In symbolic and numerological terms, the value of נִקְפָּה (nikpáh) confirms with remarkable precision its initiatory significance. In Gematria, it equals 235, which, when reduced by the Pythagorean method, becomes 2 + 3 + 5 = 10, and then 1 + 0 = 1. The number 10 corresponds to the ten Sefiroth of the Tree of Life, the Pythagorean Tetraktys, the structure of emanation through which the One unfolds into the Ten, and Spirit crystallises into matter. Ten is also linked to Arcanum X of the Tarot, The Wheel of Fortune, sigil of circular movement, of the turning of destiny, of the perpetual alternation between above and below.

This same principle of cyclical enclosure finds its perfect emblem in the Ouroboros, the serpent that devours its own tail, sealing the Work within its eternal circumference. When its head and tail are read as the Lunar Nodes, Caput Draconis (the North and Benefic Node) and Cauda Draconis (the South and Malefic Node), the image acquires an unmistakably initiatory dimension: the eternal beginning and eternal rebeginning that bind Spirit to matter and vice-versa.

In geomancy, this polarity is rendered with striking precision. Caput Draconis, the Dragon’s Head, possesses Fire as its only passive line. Almost often the most active of elements, Fire here descends, as it is the moment when celestial energy sinks into matter, igniting incarnation itself. For this reason, Caput Draconis is associated with the Element of Earth, the densest and most manifest of all, symbolising the Spirit’s deliberate descent into form.

Cauda Draconis, the Dragon’s Tail, is its perfect reversal. It bears Earth as its only passive line, and its movement is one of release, of return. The forms that once enclosed are dissolved and the dense becomes transparent. Cauda Draconis corresponds to the Element of Fire, the ascensional flame that carries consciousness upward, dissolving the crust of materiality.

In nature, this mystery takes form in the Boa constrictor, the living Ouroboros of the visible world. It is a serpent that does not kill using venom, preferring rhythm: tightening its coils in pulses that match the breath of its prey, crushing it slowly. The victim dies when its breath ceases, when Spirit withdraws from matter. At the level of symbol, this same act is the archetype of transformation. The constriction is the passage through which Spirit is separated from density, the initiatory tension through which life changes state.

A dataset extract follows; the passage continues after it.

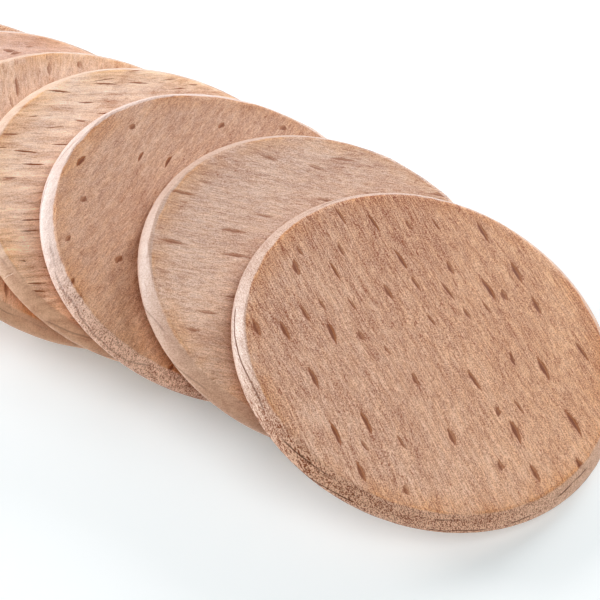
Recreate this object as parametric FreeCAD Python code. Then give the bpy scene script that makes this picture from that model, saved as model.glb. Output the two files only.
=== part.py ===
import FreeCAD, Part

import math
import os

# A row of loose wooden game discs laid like fallen dominoes. All lengths are in millimetres.
# Frame: +Z up from the table, +X along the row towards the disc on top, Z = 0 on the table, and
# the origin under the middle of the whole row.

# ---- sizes of one disc (all discs are alike) ----
disc_diameter = 50.0        # across the widest part of the rim
disc_thickness = 3.5        # face to face
rim_bulge = 1.5             # how far the rounded rim stands out past the edge of the flat face

# ---- how the discs lie in the row ----
resting_gap = 0.06          # air left between one disc and the disc it leans on
# Each line: name, how far its low rim lies past the rim of the disc it leans on, along the row, how
# far its centre is stepped across the row, and how far its lean is turned away from the row
# (degrees). Lowest disc first.
leaning_discs = [
    ("seventh_disc", 9.65, 0.0, 4.0),
    ("sixth_disc", 9.7, 1.3, 4.6),
    ("fifth_disc", 11.05, 0.8, 3.0),
    ("fourth_disc", 10.25, 1.9, 3.3),
    ("third_disc", 10.95, 0.0, 2.9),
    ("second_disc", 15.6, 0.6, 3.0),
    ("top_disc", 16.5, -2.9, 0.0),
]

# ---- values that follow from the sizes ----
disc_radius = disc_diameter / 2.0
half_thickness = disc_thickness / 2.0
bulge = min(rim_bulge, half_thickness)                     # a rim can't be rounder than a half circle
face_radius = disc_radius - bulge
rim_arc_radius = (bulge ** 2 + half_thickness ** 2) / (2.0 * bulge)
rim_arc_centre = disc_radius - rim_arc_radius              # distance of the arc's centre from the axis
rim_arc_half_angle = math.atan2(half_thickness, face_radius - rim_arc_centre)
along_row = FreeCAD.Vector(1, 0, 0)
across_row = FreeCAD.Vector(0, 1, 0)
straight_up = FreeCAD.Vector(0, 0, 1)


def lean_direction(lean, turn):
    """The disc's axis: tipped towards +X by lean, then turned about the vertical."""
    return FreeCAD.Vector(math.sin(lean) * math.cos(turn),
                          math.sin(lean) * math.sin(turn),
                          math.cos(lean))


def reach(axis, direction):
    """How far a disc with this axis reaches from its centre in a unit direction."""
    along = abs(axis.dot(direction))
    outward = math.sqrt(max(0.0, 1.0 - along * along))
    if math.atan2(along, outward) <= rim_arc_half_angle:
        return rim_arc_centre * outward + rim_arc_radius   # the rounded rim is the furthest point
    return face_radius * outward + half_thickness * along  # the edge of the flat face is


def centre_on_table(rim_x, y, axis):
    """The centre of a disc that touches the table and whose rim reaches rim_x along the row."""
    return FreeCAD.Vector(rim_x - reach(axis, along_row), y, reach(axis, -straight_up))


def clear_distance(upper_centre, upper_axis, lower_centre, lower_axis):
    """Distance between two discs, measured square to the lower disc's face and the upper's."""
    between = upper_centre - lower_centre
    return max(between.dot(axis) - reach(upper_axis, axis) - reach(lower_axis, axis)
               for axis in (lower_axis, upper_axis))


def settle(rim_x, y, turn, lower_centre, lower_axis):
    """Lean a disc over until it rests on the disc below with the named gap."""
    flat, steep = 0.0, math.radians(80.0)
    for _ in range(60):
        lean = (flat + steep) / 2.0
        axis = lean_direction(lean, turn)
        centre = centre_on_table(rim_x, y, axis)
        if clear_distance(centre, axis, lower_centre, lower_axis) < resting_gap:
            flat = lean
        else:
            steep = lean
    return steep


def plain_disc():
    """One disc on its own axis, its middle at the origin: flat faces and a rounded rim."""
    def on_axis(radius, height):
        return FreeCAD.Vector(radius, 0, height)

    top_edge = on_axis(face_radius, half_thickness)
    bottom_edge = on_axis(face_radius, -half_thickness)
    outline = Part.Wire([
        Part.LineSegment(on_axis(0, -half_thickness), bottom_edge).toShape(),
        Part.Arc(bottom_edge, on_axis(disc_radius, 0), top_edge).toShape(),
        Part.LineSegment(top_edge, on_axis(0, half_thickness)).toShape(),
        Part.LineSegment(on_axis(0, half_thickness), on_axis(0, -half_thickness)).toShape(),
    ])
    return Part.Face(outline).revolve(FreeCAD.Vector(0, 0, 0), straight_up, 360)


def placed(shape, centre, lean, turn):
    """The disc tipped about its own middle, turned, and moved to its place in the row."""
    tip = FreeCAD.Rotation(across_row, math.degrees(lean))
    swing = FreeCAD.Rotation(straight_up, math.degrees(turn))
    result = shape.copy()
    result.Placement = FreeCAD.Placement(centre, swing.multiply(tip))
    return result


# ---- lay the row, from the flat disc up ----
row = [("bottom_disc", centre_on_table(disc_radius, 0, straight_up), 0.0, 0.0)]
rim_x = disc_radius
for name, step_along, step_across, turn_degrees in leaning_discs:
    _, lower_centre, lower_lean, lower_turn = row[-1]
    turn = math.radians(turn_degrees)
    rim_x += step_along
    y = lower_centre.y + step_across
    lean = settle(rim_x, y, turn, lower_centre, lean_direction(lower_lean, lower_turn))
    row.append((name, centre_on_table(rim_x, y, lean_direction(lean, turn)), lean, turn))


# ---- put the origin under the middle of the row ----
def middle(direction):
    """Halfway between the row's two furthest points in a direction."""
    high = max(c.dot(direction) + reach(lean_direction(a, t), direction) for _, c, a, t in row)
    low = min(c.dot(direction) - reach(lean_direction(a, t), direction) for _, c, a, t in row)
    return (high + low) / 2.0


shift = FreeCAD.Vector(-middle(along_row), -middle(across_row), 0)

os.makedirs("parts", exist_ok=True)
blank = plain_disc()
for name, centre, lean, turn in row:
    disc = placed(blank, centre + shift, lean, turn)
    disc.exportStep("parts/" + name + ".step")
    place = centre + shift
    print("%-13s centre %7.3f %7.3f %6.3f  lean %5.2f  turn %4.1f  valid %s  volume %.1f" % (
        name, place.x, place.y, place.z, math.degrees(lean), math.degrees(turn), disc.isValid(),
        disc.Volume))
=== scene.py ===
import math

import bpy
import numpy as np
from mathutils import Matrix, Vector, noise


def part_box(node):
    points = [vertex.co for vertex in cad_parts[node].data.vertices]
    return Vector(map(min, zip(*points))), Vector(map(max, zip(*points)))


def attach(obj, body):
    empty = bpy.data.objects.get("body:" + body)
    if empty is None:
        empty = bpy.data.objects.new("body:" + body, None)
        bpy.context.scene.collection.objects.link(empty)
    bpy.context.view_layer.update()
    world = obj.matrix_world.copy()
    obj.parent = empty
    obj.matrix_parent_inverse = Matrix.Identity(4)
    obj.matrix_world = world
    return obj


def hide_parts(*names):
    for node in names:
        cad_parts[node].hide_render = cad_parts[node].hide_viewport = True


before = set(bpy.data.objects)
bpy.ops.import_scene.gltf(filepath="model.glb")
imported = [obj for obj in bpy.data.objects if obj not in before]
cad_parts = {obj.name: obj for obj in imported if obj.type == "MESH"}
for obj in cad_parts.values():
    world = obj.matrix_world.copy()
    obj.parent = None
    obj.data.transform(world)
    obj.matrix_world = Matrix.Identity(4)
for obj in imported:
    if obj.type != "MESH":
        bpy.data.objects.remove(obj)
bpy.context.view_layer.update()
print("frame loaded:", len(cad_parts), "discs")

mm = 0.001


# small node helpers

def newNode(tree, kind, x, y, label="", **values):
    node = tree.nodes.new(kind)
    node.location = (x * 180, y * 160)
    node.label = label
    for name, value in values.items():
        setattr(node, name, value)
    return node


def plug(tree, source, target):
    tree.links.new(source, target)


def feed(tree, target, value):  # a number, a vector or another node's output
    if isinstance(value, bpy.types.NodeSocket):
        tree.links.new(value, target)
    else:
        target.default_value = value


def sums(tree, x, y, operation, a, b=0.0, c=0.0, clamp=False, label=""):
    node = newNode(tree, "ShaderNodeMath", x, y, label, operation=operation, use_clamp=clamp)
    for socket, value in zip(node.inputs, (a, b, c)):
        feed(tree, socket, value)
    return node.outputs[0]


def vectors(tree, x, y, operation, a, b=(0, 0, 0), label=""):
    node = newNode(tree, "ShaderNodeVectorMath", x, y, label, operation=operation)
    feed(tree, node.inputs[0], a)
    feed(tree, node.inputs[1], b)
    return node.outputs[1] if operation in ("LENGTH", "DOT_PRODUCT", "DISTANCE") else node.outputs[0]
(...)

But the final reduction of 10 to 1 unveils the mystery of return to the Source: Kether, the Crown, the indivisible point from which the four forces of the Tetragrammaton (Yod, He, Vau, He) emanate, represented in the four Aces of the Tarot. The zero implicit in this ten (1+0) is the breath of the Fool, the boundless Spirit that pervades and animates all creation. The rope, whose very name encodes this numerical pattern, becomes the thread that connects Kether (1) to Malkuth (10), the descent of Spirit into form and the ascent of form back into Spirit.